Masterpiece on the environment
This op-ed appeared Nov. 11 in The Miami Herald.
By: Jack E. Davis
Jack E. Davis, an associate professor of history at the University of Florida, is a specialist in American environmental history and author of the forthcoming book, An Everglades Providence: Marjory Stoneman Douglas and the Environmental Century.
When Dade County relocated its public library to a new building in 1985, the last several hundred books were moved by a human chain. The Everglades: River of Grass, the last of them all, was carried by a runner like a torch.
Last week marked the 60th anniversary of the publication of Marjory Stoneman Douglas’ classic. When it appeared in 1947, it convinced the nation that a place historically dismissed as a vulgar unvarying wasteland was actually a life-giving river, one that originally flowed 120 untroubled miles on a three-month pilgrimage to deliver sustenance to rare plants and animals and to charge the all-important Biscayne Aquifer. Four weeks after the book’s publication, President Truman dedicated Everglades National Park. Ever since, America’s greatest wetland has been known as the River of Grass.
The book was similarly destined to stay indefinitely in print, a credit to Douglas’ eloquent and enduring warning against civilization’s headlong sprawl into a sensitive environment. She had not intended to write a call to arms, but in the 1960s, after the Army Corps of Engineers ”comprehensive” flood-control project emptied out nearly half the region’s water, activists embraced her book as the green bible of Everglades environmentalism. Comparisons with Rachel Carson’s Silent Spring and Aldo Leopold’s A Sand County Almanac followed. The book convinced environmentalists to persuade Douglas, who as early as 1959 knew something was amiss with the Corp’s project, to become a full-fledged activist.
At age 79, she scaled back writing projects, organized Friends of the Everglades and leapt into the national consciousness as the most vivid spokesperson for Everglades ”repair.” She continued to head her organization until age 100, gave her last news conference at 104 and died at 108. She was the holder of the Presidential Medal of Freedom and namesake of a national wilderness area (a distinction belonging to only 15 individuals).

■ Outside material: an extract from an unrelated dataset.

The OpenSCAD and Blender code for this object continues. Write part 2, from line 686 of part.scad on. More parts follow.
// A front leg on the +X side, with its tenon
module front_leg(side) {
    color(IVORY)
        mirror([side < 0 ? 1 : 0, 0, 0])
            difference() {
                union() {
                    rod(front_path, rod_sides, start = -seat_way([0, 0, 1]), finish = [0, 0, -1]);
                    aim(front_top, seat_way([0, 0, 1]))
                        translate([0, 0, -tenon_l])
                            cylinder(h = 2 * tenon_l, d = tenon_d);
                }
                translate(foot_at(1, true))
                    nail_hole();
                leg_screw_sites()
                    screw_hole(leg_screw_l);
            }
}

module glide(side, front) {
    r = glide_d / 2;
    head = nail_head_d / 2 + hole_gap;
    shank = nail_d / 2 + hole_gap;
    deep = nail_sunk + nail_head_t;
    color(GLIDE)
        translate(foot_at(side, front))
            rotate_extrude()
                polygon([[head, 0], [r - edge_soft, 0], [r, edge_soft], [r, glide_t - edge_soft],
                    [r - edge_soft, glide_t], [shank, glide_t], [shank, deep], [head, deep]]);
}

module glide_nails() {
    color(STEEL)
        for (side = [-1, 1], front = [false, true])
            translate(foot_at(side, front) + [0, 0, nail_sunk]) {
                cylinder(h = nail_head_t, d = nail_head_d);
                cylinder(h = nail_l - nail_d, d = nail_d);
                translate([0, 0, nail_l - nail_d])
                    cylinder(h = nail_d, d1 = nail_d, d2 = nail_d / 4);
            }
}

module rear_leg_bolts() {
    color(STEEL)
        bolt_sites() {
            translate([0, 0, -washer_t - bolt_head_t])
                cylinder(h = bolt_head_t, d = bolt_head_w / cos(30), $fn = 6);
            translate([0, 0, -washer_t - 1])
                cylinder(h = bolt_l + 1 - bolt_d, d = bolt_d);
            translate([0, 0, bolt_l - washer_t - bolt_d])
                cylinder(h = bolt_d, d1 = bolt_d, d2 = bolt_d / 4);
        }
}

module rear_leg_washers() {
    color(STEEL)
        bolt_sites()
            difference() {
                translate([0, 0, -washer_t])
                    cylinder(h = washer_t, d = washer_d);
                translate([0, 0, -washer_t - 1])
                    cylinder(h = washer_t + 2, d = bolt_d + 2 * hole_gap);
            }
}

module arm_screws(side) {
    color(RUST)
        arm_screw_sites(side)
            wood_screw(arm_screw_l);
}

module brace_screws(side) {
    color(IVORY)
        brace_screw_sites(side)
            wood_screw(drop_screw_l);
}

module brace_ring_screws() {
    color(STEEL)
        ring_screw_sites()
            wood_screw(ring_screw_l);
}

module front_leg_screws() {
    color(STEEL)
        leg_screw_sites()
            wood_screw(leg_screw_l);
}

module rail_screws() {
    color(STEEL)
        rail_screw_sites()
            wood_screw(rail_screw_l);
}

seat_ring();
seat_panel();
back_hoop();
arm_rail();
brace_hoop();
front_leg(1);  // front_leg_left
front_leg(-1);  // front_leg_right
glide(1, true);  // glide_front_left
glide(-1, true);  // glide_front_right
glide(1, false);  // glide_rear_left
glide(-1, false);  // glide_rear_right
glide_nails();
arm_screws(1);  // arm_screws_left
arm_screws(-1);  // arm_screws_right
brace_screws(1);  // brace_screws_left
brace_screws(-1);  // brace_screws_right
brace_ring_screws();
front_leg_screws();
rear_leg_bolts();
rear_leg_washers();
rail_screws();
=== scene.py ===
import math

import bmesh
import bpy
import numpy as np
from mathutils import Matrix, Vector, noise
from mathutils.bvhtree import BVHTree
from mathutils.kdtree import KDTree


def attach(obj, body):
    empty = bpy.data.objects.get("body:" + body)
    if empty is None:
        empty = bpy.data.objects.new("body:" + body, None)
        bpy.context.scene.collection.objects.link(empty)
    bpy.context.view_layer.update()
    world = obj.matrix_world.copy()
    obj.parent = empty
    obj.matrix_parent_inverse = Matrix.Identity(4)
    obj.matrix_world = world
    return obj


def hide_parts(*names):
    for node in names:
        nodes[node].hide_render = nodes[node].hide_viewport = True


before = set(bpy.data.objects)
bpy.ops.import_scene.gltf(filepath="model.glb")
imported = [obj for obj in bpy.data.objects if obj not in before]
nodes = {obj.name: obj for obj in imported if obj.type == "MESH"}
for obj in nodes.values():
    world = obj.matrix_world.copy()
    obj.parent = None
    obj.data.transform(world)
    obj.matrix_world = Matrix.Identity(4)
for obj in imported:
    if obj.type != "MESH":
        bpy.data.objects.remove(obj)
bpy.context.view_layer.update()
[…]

If Douglas were alive today and asked to issue a report card on America’s stewardship of the Everglades, the grades would be disappointing. She would praise the state for allocating $2 billion over the past seven years for restoration, much of it going toward the purchase of sensitive land and the partial restoration of the Kissimmee River. But she would penalize the Legislature for postponing pollution limits to the benefit of the sugar industry. Various agencies would earn good marks for giving battle against the diaspora of invasive plants, but to aficionados who release exotic reptiles upon the beleaguered wetlands and to growth merchants who inch development’s rim deeper into it, she would react with schoolmarm reproach.
She would place primary fault for a poor overall grade with the executive branch of the federal government. With President Bush’s recent veto of long-delayed restoration funding — which Congress voted to override — and his Interior Department’s removal of the Everglades from the U.N.’s list of endangered World Heritage sites, one can imagine her retrieving words she intoned against President Reagan’s indifference in the 1980s. He “set us back 50 years . . . I don’t think he gives a damn about the environment.”

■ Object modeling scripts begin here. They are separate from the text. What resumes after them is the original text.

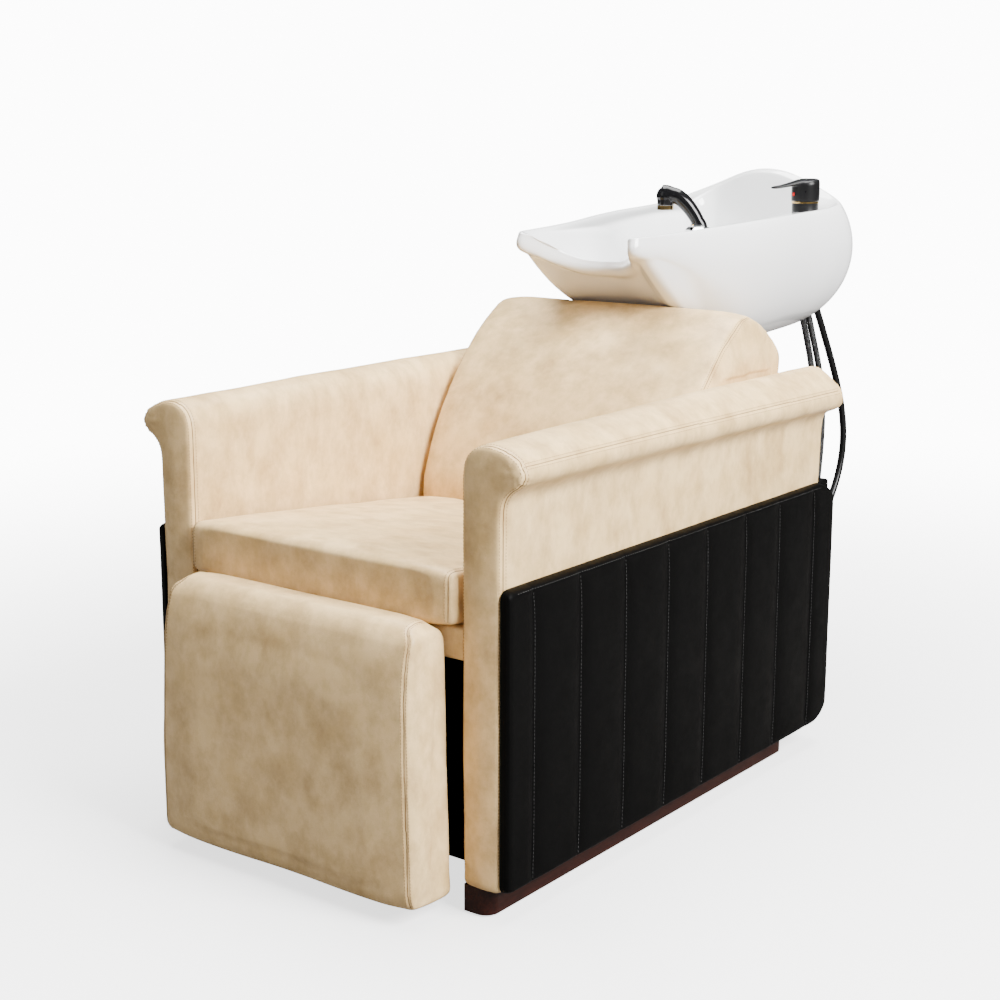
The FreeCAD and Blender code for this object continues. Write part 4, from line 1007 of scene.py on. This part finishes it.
REST_OUTLINE = [
    (-6, 25), (-6, 386), (-10, 396), (-18, 400), (-22, 410), (-45, 411.5), (-62, 406), (-74, 391),
    (-83, 360), (-88, 318), (-91, 188), (-91, 38), (-84, 25),
]
REST_RADII = [6, 6, 4, 4, 6, 16, 14, 14, 24, 40, 40, 12, 8]


def rest_point(u, v, w):
    """The leg rest narrows slightly upwards and its top corners are rounded."""
    half = 229.0
    limit = half * (1.035 - 0.045 * (v - 25) / 380)
    if v > 388:
        limit -= 15 - math.sqrt(max(15**2 - min(v - 388, 14.9) ** 2, 0))
    return P(w / half * limit, u, v)


def rest_line(x):
    """The seam where the front cover meets the side of the leg rest."""
    steps = [(-86, 31), (-91, 50), (-91, 188), (-88, 318), (-83, 360), (-74, 391), (-62, 406)]
    steps += [(-45, 411), (-24, 409)]
    return smooth_line([rest_point(u, v, x) for u, v in steps], 60)


def build_leg_rest():
    outline = round_profile(REST_OUTLINE, REST_RADII)
    rest = extruded("leg_pad", outline, -228, 228, rest_point, CREAM, edge=6, spacing=7)
    seams = [rest_line(side * 224) for side in (-1, 1)]
    inflate(rest, 0.0042, 0.006, seams, least=0.004)
    clamp(rest, (None, FRONT - 0.099, 0.0225), (None, FRONT - 0.003, 0.4112))
    press_seams(rest, seams, 0.003, 0.0018)
    ripple(rest, 0.12, 0.0016, 21.7)
    finish_cushion(rest, "leg_rest", ["leg_rest_pad"])
    rows = [rest_line(side * x) for side in (-1, 1) for x in (219.5, 228)]
    stitch("leg_stitches", rest, rows, "leg_rest", CREAM_THREAD)
    # The dark line in each leg rest seam's valley is painted shade.
    seam_fold_shade("leg_seam_shade", rest, seams, "leg_rest")


build_seat()
build_back()
build_leg_rest()

# ---- fittings --------------------------------------------------------------------------------------

SPRAY_FOOT = (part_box("spray_collar")[0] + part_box("spray_collar")[1]) / 2
SPRAY_FOOT.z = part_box("spray_collar")[1].z


def build_spray():
    """Hand spray: a swelling tube that leans over to a ball head."""
    steps = [((0, 0, -1.5), 11.6), ((-1.5, -0.6, 5), 11.2), ((-8, -3.3, 17), 11.6), ((-19, -7.7, 32), 12.4),
             ((-31, -12.5, 43), 13.0), ((-42, -17, 47), 13.6), ((-52, -21, 46), 14.4)]
    line = [SPRAY_FOOT + Vector(step) / 1000 for step, _ in steps]
    dense = catmull([(*p, r) for p, (_, r) in zip(line, steps)], 6)[: (len(steps) - 1) * 6 + 1]
    handle = tube("spray_body", [Vector(row[:3]) for row in dense], dense[:, 3] / 1000, GLOSS_BLACK,
                  sides=24, up=(0.38, -0.92, 0))
    head = Vector(line[-1])
    mesh = bmesh.new()
    mesh.from_mesh(handle.data)
    ball = bmesh.ops.create_uvsphere(mesh, u_segments=32, v_segments=20, radius=0.0155)
    bmesh.ops.translate(mesh, verts=ball["verts"], vec=head)
    nozzle = bmesh.ops.create_cone(mesh, cap_ends=True, segments=32, radius1=0.0134, radius2=0.0148,
                                   depth=0.014)
    bmesh.ops.translate(mesh, verts=nozzle["verts"], vec=head + Vector((0, 0, -0.0085)))
    mesh.to_mesh(handle.data)
    mesh.free()
    apply_modifier(handle, "REMESH", mode="VOXEL", voxel_size=0.0009, use_smooth_shade=True)
    apply_modifier(handle, "SMOOTH", factor=0.5, iterations=8)
    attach(handle, "hand_spray")
    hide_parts("spray_handle")


def build_lever():
    """Mixer cap whose sloping top runs out into a flat lever."""
    low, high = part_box("mixer_ring")
    axis = Vector(((low.x + high.x) / 2, (low.y + high.y) / 2, 0))
    base = high.z + 0.0006
    turn = Matrix.Rotation(math.radians(62), 4, "Z")
    hollow = [(1.0, 25.0), (20.5, 25.0), (20.5, 0.0)]
    rings = hollow + [(24.2, 0.0), (24.8, 1.0), (25.0, 12.0), (25.0, 30.0), (24.0, 34.5), (20.5, 37.0),
                      (12.0, 38.4), (1.0, 38.8)]
    crown = []
    for radius, z in rings:
        for angle in around(48):
            x, y = radius * math.cos(angle), radius * math.sin(angle)
            crown.append(Vector((x, y, z + 0.13 * x * unit((z - 12) / 20) - 2)) / 1000)
    stations = [(2, 19, 5.0, 33.5), (-12, 18, 4.6, 32.0), (-24, 15, 4.0, 29.5), (-38, 11.5, 3.4, 26.5),
                (-54, 9.5, 2.9, 23.8), (-66, 8.5, 2.5, 22.6), (-70.5, 5.5, 1.6, 22.3)]
    blade = [Vector((x, half * math.cos(a), z + thick * math.sin(a))) / 1000
             for x, half, thick, z in stations for a in around(20)]
    faces = capped_faces(len(rings), 48) + capped_faces(len(stations), 20, len(crown))
    cap = new_object("mixer_cap", crown + blade, faces, SATIN_BLACK)
    face_outwards(cap)
    apply_modifier(cap, "REMESH", mode="VOXEL", voxel_size=0.0009, use_smooth_shade=True)
    apply_modifier(cap, "SMOOTH", factor=0.5, iterations=6)
    cap.data.transform(Matrix.Translation(axis + Vector((0, 0, base + 0.002))) @ turn)
    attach(cap, "mixer_lever")
    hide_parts("mixer_lever")


build_spray()
build_lever()

# ---- stage -----------------------------------------------------------------------------------------


def pale_floor(name):
    """Pale ground that fades into the white surroundings and reflects little light upwards."""
    m = Nodes(name)
    tone = m.noise(3.0, 3, 0.5)
    m.colour(m.ramp(tone, [(0.3, 0.86), (0.7, 0.885)]))
    m.set(Roughness=0.7, Specular_IOR_Level=0.1)
    rays = m.add("ShaderNodeLightPath").outputs["Is Camera Ray"]
    dim = m.add("ShaderNodeBsdfDiffuse", {"Color": (0.20, 0.19, 0.18)}).outputs[0]
    white = m.add("ShaderNodeEmission", {"Strength": SURROUND}).outputs[0]
    away = m.add("ShaderNodeVectorMath", {0: m.place}, operation="LENGTH").outputs["Value"]
    far = m.ramp(m.maths("DIVIDE", away, 8.0), [(0.08, 0.16), (0.42, 1.0)], "EASE")
    fade = m.add("ShaderNodeMixShader", {0: far, 1: m.shader.outputs[0], 2: white}).outputs[0]
    pick = m.add("ShaderNodeMixShader", {0: rays, 1: dim, 2: fade}).outputs[0]
    m.join(pick, m.output.inputs[0])
    return m.material


SURROUND = 12.0
floor = new_object("floor", [(-40, -40, 0), (40, -40, 0), (40, 40, 0), (-40, 40, 0)], [(0, 1, 2, 3)],
                   pale_floor("pale_floor"))


def area_light(name, place, target, power, extent):
    light = bpy.data.lights.new(name, "AREA")
    light.energy = power
    light.size = extent
    holder = bpy.data.objects.new(name, light)
    scene.collection.objects.link(holder)
    holder.location = place
    holder.rotation_euler = (Vector(target) - Vector(place)).to_track_quat("-Z", "Y").to_euler()


area_light("key", (3.7, -0.5, 2.9), (0, 0, 0.45), 720, 2.2)
area_light("top", (-0.2, 0.5, 4.0), (0, 0.1, 0.4), 430, 2.8)
area_light("front", (-1.6, -4.2, 2.2), (0, 0, 0.45), 30, 2.6)
world = bpy.data.worlds.new("studio")
scene.world = world
world.use_nodes = True
nodes, links = world.node_tree.nodes, world.node_tree.links
background = nodes["Background"]
background.inputs[0].default_value = (1, 1, 1, 1)
seen = nodes.new("ShaderNodeLightPath").outputs["Is Camera Ray"]
strength = nodes.new("ShaderNodeMapRange")
strength.inputs["To Min"].default_value = 0.22
strength.inputs["To Max"].default_value = SURROUND
links.new(seen, strength.inputs["Value"])
links.new(strength.outputs[0], background.inputs[1])
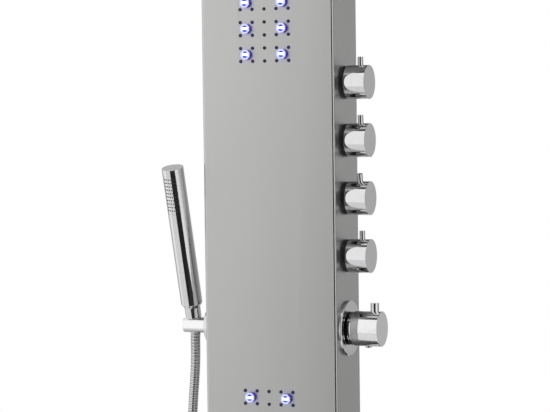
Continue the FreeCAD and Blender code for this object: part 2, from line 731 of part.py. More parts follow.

But one should be clear: Bush has resisted funding a project she would dislike herself, one with a familiar and ominous boast in its name: ”comprehensive.” Passed by Congress to bipartisan fanfare 20 months after her death, the Comprehensive Everglades Restoration Plan drew a strong rebuke from Friends of the Everglades and the Sierra Club. Both declared it a massive water-management project that awards resource priorities to agriculture and bloated municipalities over the Everglades ecosystem. Restoration thus far has largely centered around the expansion of water-conservation areas, or so-called filtering swamps, and to date they have spurred the growth of native vegetation and the return of animal life.
Douglas, however, never liked conservation areas because they represent a commercial resource for agriculture and developers and they allow bureaucrats to shift water about the Everglades at will. When flooded to keep farms dry and to store water for later use, the conservation areas potentially destroy habitat, alter the breeding capacity of fickle wading birds and drown animals. The plan also allows the perpetuation of the Everglades Agricultural Area, a colossal obstruction in the ecosystem’s natural water flow. The Everglades could not be the River of Grass, she would argue (and did), as long as the hindrance of farming remained. Finally, leaving the Corps — destroyers not restorers — to implement the plan would provoke from her apocalyptic comparisons to the fox’s charge of the hen house.
Sustenance for aquifer
For Douglas, repair — fixing the Kissimmee River, removing the levees, moving out agriculture and the Corps — meant not only the renewed vigor of the River of Grass but plentiful sustenance for the Biscayne Aquifer, the principal drinking-water source for the region’s people.
Douglas was an environmentalist because she was a humanitarian. She valued plants and animals no more nor less than humans. Protecting one over the other was at odds with the great web of life itself. Protecting the whole was the right thing to do. Douglas did a lot of right things in her life, but none so abiding as to write a book 60 years ago that bears lessons for today.